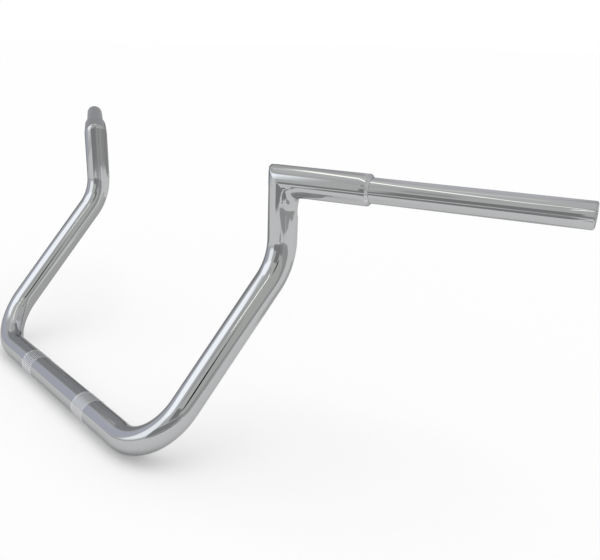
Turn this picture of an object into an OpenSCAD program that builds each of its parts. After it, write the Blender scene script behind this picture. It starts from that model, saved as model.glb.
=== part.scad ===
// Motorcycle handlebar with pointed corners, all sizes in mm.
// Origin: middle of the bottom bar's axis. +X along the bar, +Y towards the rider, +Z up.
// One bent tube makes the bottom bar, both risers and both uprights. A mitred sleeve is
// welded on each upright, and a smaller control tube is welded into each sleeve.

/* [Bottom bar and risers] */
// outside diameter of the main tube
main_od = 31.75; // [30:0.25:33]
// wall of the main tube
main_wall = 3; // [2:0.25:3.5]
// distance between the axes of the two risers
riser_spacing = 440; // [400:5:500]
// radius of the lower bends, at the tube's axis
lower_bend_r = 65; // [55:5:80]
// length of a riser's axis, from the bottom bar's axis to the upright's axis
riser_length = 250; // [220:5:320]
// lean of the risers towards the rider, from upright
riser_lean = 42.3; // [35:0.1:48]
// radius of the bend between riser and upright, at the tube's axis
upper_bend_r = 68; // [55:1:90]
// length of an upright's axis, from the upper bend's corner to the mitred corner
upright_length = 87; // [75:1:120]

/* [Clamp bands] */
// length of a knurled clamp band along the bar
band_length = 28; // [20:1:34]
// distance between the middles of the two clamp bands
band_spacing = 155; // [110:5:165]
// height of the knurl's crests over the tube
knurl_height = 0.25; // [0.1:0.05:0.4]

/* [Mitred corners] */
// length of a corner sleeve's axis, from the mitred corner to its end face
sleeve_length = 94; // [80:1:110]
// sweep of the sleeves and control tubes towards the rider
sweep = 25; // [15:1:32]
// length along the control tube of the ground weld at the sleeve's end
nose_length = 2.6; // [1.5:0.1:3]
// height of the small step that the ground weld leaves on the control tube
nose_step = 0.5; // [0.3:0.1:0.8]
// radius of the weld fillet in the inner corner below the mitre
corner_weld = 6.5; // [5:0.5:8]

/* [Control tubes] */
// outside diameter of a control tube
control_od = 25.4; // [24.5:0.1:25.5]
// wall of a control tube
control_wall = 3; // [2:0.25:3.5]
// length of a control tube outside its sleeve
control_length = 208; // [180:2:240]
// length of a control tube inside its sleeve
control_insert = 40; // [25:5:50]
// how far the end that goes into the sleeve is turned down, on the radius
spigot_relief = 0.2; // [0.1:0.05:0.3]
// radial clearance between the turned-down end and its sleeve
slip_clearance = 0.1; // [0.05:0.05:0.15]
// chamfer on the outer edge of a control tube's open end
end_chamfer = 1.2; // [0.5:0.1:1.5]

/* [Wire slots] */
// width of a wire slot
slot_width = 12; // [10:0.5:13]
// length of an upright's wire slot, over its round ends
slot_length = 17; // [14:0.5:20]
// height of the middle of an upright's slot below the mitred corner's axis
slot_drop = 29; // [28:0.5:36]
// direction that an upright's slot faces, turned from the side towards the rider
slot_turn = 55; // [30:5:90]
// length of the wire exit under the middle of the bottom bar
exit_length = 26; // [20:1:34]

/* [Hidden] */
$fn = 96;
cut = 240;
main_r = main_od / 2;
main_bore_r = main_r - main_wall;
control_r = control_od / 2;
control_bore_r = control_r - control_wall;
spigot_r = control_r - spigot_relief;
socket_r = spigot_r + slip_clearance;
half_base = riser_spacing / 2;
band_r = main_r + knurl_height;
slot_r = slot_width / 2;

// the corner between riser and upright, and the mitred corner above it
kink_y = riser_length * sin(riser_lean);
kink_z = riser_length * cos(riser_lean);
corner_z = kink_z + upright_length;

// straight lengths that the bends leave
upper_tangent = upper_bend_r * tan(riser_lean / 2);
riser_straight = riser_length - lower_bend_r - upper_tangent;
base_straight = riser_spacing - 2 * lower_bend_r;

// bending draws the tube in by this much, and each bend laps into its straights by this angle
bend_draw = 0.05;
bend_reach = 0.5;

// the weld's tube lies just under the main tube's surface, so only its inner side shows
weld_r = main_r - 0.4;
weld_path_r = weld_r + corner_weld;

// places a child at the corner between riser and upright
module at_kink() translate([half_base, kink_y, kink_z]) children();

// places a child at the mitred corner, with +X over the control tube
module at_corner() translate([half_base, kink_y, corner_z]) rotate([0, 0, sweep]) children();

// a shape and its mirror image on the other side
module both() { children(); mirror([1, 0, 0]) children(); }

// a length of round bar along an arc of radius path_r, from angle start to start + turn
module bend(r, path_r, start, turn) rotate([0, 0, start]) rotate_extrude(angle = turn)
    translate([path_r, 0]) circle(r = r);

// a bend of the tube, drawn in a little and reaching a little way into the straights
module tube_bend(r, path_r, start, turn)
    bend(r - bend_draw, path_r, start - bend_reach, turn + 2 * bend_reach);

// riser and upright of one side with their bends, filled to radius r and longer by over
module side_path(r, over) {
    // the lower bend and the riser lie in a plane that leans towards the rider
    rotate([-riser_lean, 0, 0]) {
        translate([half_base - lower_bend_r, 0, lower_bend_r])
            rotate([90, 0, 0]) tube_bend(r, lower_bend_r, -90, 90);
        translate([half_base, 0, lower_bend_r]) cylinder(r = r, h = riser_straight);
    }
    // the upper bend turns the tube upright
    at_kink() translate([0, -upper_bend_r, upper_tangent])
        rotate([90, 0, 90]) tube_bend(r, upper_bend_r, -riser_lean, riser_lean);
    at_kink() translate([0, 0, upper_tangent])
        cylinder(r = r, h = upright_length - upper_tangent + over);
}

// the whole bent path, filled to radius r
module bar_path(r, over) {
    rotate([0, 90, 0]) cylinder(r = r, h = base_straight, center = true);
    both() side_path(r, over);
}

// everything on the sleeve's side of the mitre plane
module beyond_mitre() at_corner() rotate([0, 45, 0])
    translate([-cut / 2, -cut / 2, 0]) cube(cut);

// weld in the inner corner, half of it on each side of the mitre plane
module corner_fill() at_corner() translate([weld_path_r, 0, -weld_path_r])
    rotate([90, 0, 0]) bend(weld_r, weld_path_r, 90, 90);

// a round-ended cut through one wall from the tube's axis, facing +X with its length upright
module slot_cut(length) rotate([0, 90, 0]) {
    for (s = [-1, 1]) translate([s * (length / 2 - slot_r), 0, 0])
        cylinder(r = slot_r, h = main_od);
    translate([slot_r - length / 2, -slot_r, 0]) cube([length - slot_width, slot_width, main_od]);
}

// the knurled bands and the wire slots belong to the one bent tube
module bent_tube() color("silver") difference() {
    union() {
        bar_path(main_r, main_od);
        both() corner_fill();
        for (s = [-1, 1]) translate([s * band_spacing / 2, 0, 0])
            rotate([0, 90, 0]) cylinder(r = band_r, h = band_length, center = true);
    }
    bar_path(main_bore_r, main_od);
    both() beyond_mitre();
    both() translate([half_base, kink_y, corner_z - slot_drop])
        rotate([0, 0, slot_turn]) slot_cut(slot_length);
    rotate([0, 90, 0]) slot_cut(exit_length);
}

// a sleeve runs from the mitre plane to its ground weld on the control tube
module corner_sleeve() intersection() {
    difference() {
        union() {
            at_corner() rotate([0, 90, 0]) rotate_extrude() polygon([
                [0, -main_od], [main_r, -main_od], [main_r, sleeve_length],
                [control_r + nose_step, sleeve_length + nose_length],
                [0, sleeve_length + nose_length]]);
            corner_fill();
        }
        at_corner() rotate([0, 90, 0]) translate([0, 0, -2 * main_od])
            cylinder(r = socket_r, h = 3 * main_od + sleeve_length);
    }
    beyond_mitre();
}

module corner_sleeve_right() color("gainsboro") corner_sleeve();
module corner_sleeve_left() color("gainsboro") mirror([1, 0, 0]) corner_sleeve();

// an open tube: a turned-down end inside the sleeve, then the full tube from the weld outwards
module control_tube() at_corner() rotate([0, 90, 0]) translate([0, 0, sleeve_length])
    rotate_extrude() polygon([
        [control_bore_r, -control_insert], [spigot_r, -control_insert],
        [spigot_r, nose_length], [control_r, nose_length],
        [control_r, control_length - end_chamfer],
        [control_r - end_chamfer, control_length], [control_bore_r, control_length]]);

module control_tube_right() color("lightgray") control_tube();
module control_tube_left() color("lightgray") mirror([1, 0, 0]) control_tube();

bent_tube();
corner_sleeve_right();
corner_sleeve_left();
control_tube_right();
control_tube_left();
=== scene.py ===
"""Looks of a chromed motorcycle handlebar with pointed corners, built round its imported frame."""

import logging
import math
from collections.abc import Callable, Sequence
from dataclasses import dataclass, field
from enum import Enum

import bpy
from mathutils import Matrix, Vector
from mathutils.bvhtree import BVHTree


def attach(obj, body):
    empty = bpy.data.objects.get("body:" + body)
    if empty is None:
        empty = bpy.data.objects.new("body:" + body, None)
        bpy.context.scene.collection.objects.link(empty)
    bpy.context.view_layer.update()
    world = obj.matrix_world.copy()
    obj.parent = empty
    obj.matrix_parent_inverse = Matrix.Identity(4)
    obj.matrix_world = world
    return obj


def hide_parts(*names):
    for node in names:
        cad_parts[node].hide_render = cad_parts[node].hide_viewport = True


MM = 0.001
RING_POINTS = 96
# finish numbers: chrome, the near-black painted shade of bores and slot walls, and the ground weld
PLATED, SHADED_INSIDE, WELD = range(3)
SHARP_ANGLE = math.radians(32)
PHOTO_WIDTH, PHOTO_HEIGHT = 600, 560
SENSOR_MM = 36.0
FLOOR_GAP = 0.0002
WHITE = (1.0, 1.0, 1.0)
# noise of the plate: repeats in a metre, and the cloud's values where haze starts and is full
CLOUD_SCALE, SPECK_SCALE = 26.0, 900.0
HAZE_FROM, HAZE_FULL = 0.42, 0.68
TINT_LOW = 0.9

logging.basicConfig(level=logging.INFO, format="%(name)s: %(message)s")
log = logging.getLogger("handlebar")

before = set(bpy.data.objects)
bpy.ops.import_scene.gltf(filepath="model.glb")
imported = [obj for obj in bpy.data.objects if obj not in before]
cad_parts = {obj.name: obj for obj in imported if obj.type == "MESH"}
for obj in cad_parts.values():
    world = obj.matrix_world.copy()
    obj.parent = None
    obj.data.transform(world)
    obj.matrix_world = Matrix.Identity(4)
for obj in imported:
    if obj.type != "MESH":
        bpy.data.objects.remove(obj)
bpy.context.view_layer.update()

Triple = tuple[float, float, float]
Color = Triple
Ring = list[Vector]
Profile = list[tuple[float, float]]
Edge = tuple[tuple[float, float], ...]


class Side(Enum):
    """The rider's right (+X) or left (-X) half of the bar."""

    RIGHT = 1
    LEFT = -1

    @property
    def label(self) -> str:
        """The word that piece names end with."""
        return self.name.lower()


@dataclass(frozen=True)
class BarSizes:
    """The bar's real sizes in millimetres and degrees, and the places that follow from them."""

    main_r: float = 15.875
    main_bore_r: float = 12.875
    half_base: float = 220.0
    lower_bend_r: float = 65.0
    riser_length: float = 250.0
    riser_lean: float = 42.3
    upper_bend_r: float = 68.0
    upright_length: float = 87.0
    sweep: float = 25.0
    sleeve_length: float = 94.0
    nose_length: float = 2.6
    socket_r: float = 12.6
    weld_r: float = 15.475
    weld_fillet: float = 6.5
    control_r: float = 12.7
    spigot_r: float = 12.5
    control_bore_r: float = 9.7
    control_length: float = 208.0
    control_insert: float = 40.0
    band_r: float = 16.12
    band_length: float = 28.0
    band_spacing: float = 155.0
    slot_width: float = 12.0
    slot_length: float = 17.0
    slot_drop: float = 29.0
    slot_turn: float = 55.0
    exit_length: float = 26.0

    @property
    def lean(self) -> float:
        """Lean of the risers, in radians."""
        return math.radians(self.riser_lean)

    @property
    def riser_dir(self) -> Vector:
        """Direction that the risers climb in."""
        return Vector((0, math.sin(self.lean), math.cos(self.lean)))

    @property
    def hand_dir(self) -> Vector:
        """Direction of the right sleeve and control tube."""
        turn = math.radians(self.sweep)
        return Vector((math.cos(turn), math.sin(turn), 0))

    @property
    def kink(self) -> Vector:
        """Corner of the axis between right riser and right upright."""
        return Vector((self.half_base, 0, 0)) + self.riser_dir * self.riser_length

    @property
    def corner(self) -> Vector:
        """Mitred corner of the right side's axes."""
        return self.kink + Vector((0, 0, self.upright_length))

    @property
    def weld_path_r(self) -> float:
        """Radius of the path that the inner corner's weld follows."""
        return self.weld_r + self.weld_fillet

    @property
    def corner_station(self) -> "Station":
        """The station at the mitred corner, across the upright."""
        return Station(self.corner, Vector((0, 1, 0)), Vector((-1, 0, 0)))

    def mitre_ring(self, radius: float) -> Ring:
        """The ring in which the upright's tube of this radius meets the right mitre plane."""
        outs = [self.corner_station.direction(k) * radius for k in range(RING_POINTS)]
        return [self.corner + out - Vector((0, 0, out.dot(self.hand_dir))) for out in outs]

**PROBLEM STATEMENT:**
Emit, unaltered, the lines from the top of the listing down through the line that holds "into each sleeve."; emit nothing else.

**OUTPUT FOR THIS TASK:**
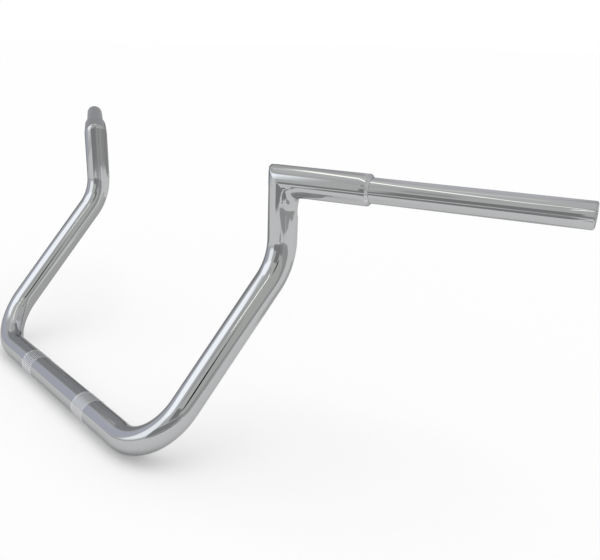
Turn this picture of an object into an OpenSCAD program that builds each of its parts. After it, write the Blender scene script behind this picture. It starts from that model, saved as model.glb.
=== part.scad ===
// Motorcycle handlebar with pointed corners, all sizes in mm.
// Origin: middle of the bottom bar's axis. +X along the bar, +Y towards the rider, +Z up.
// One bent tube makes the bottom bar, both risers and both uprights. A mitred sleeve is
// welded on each upright, and a smaller control tube is welded into each sleeve.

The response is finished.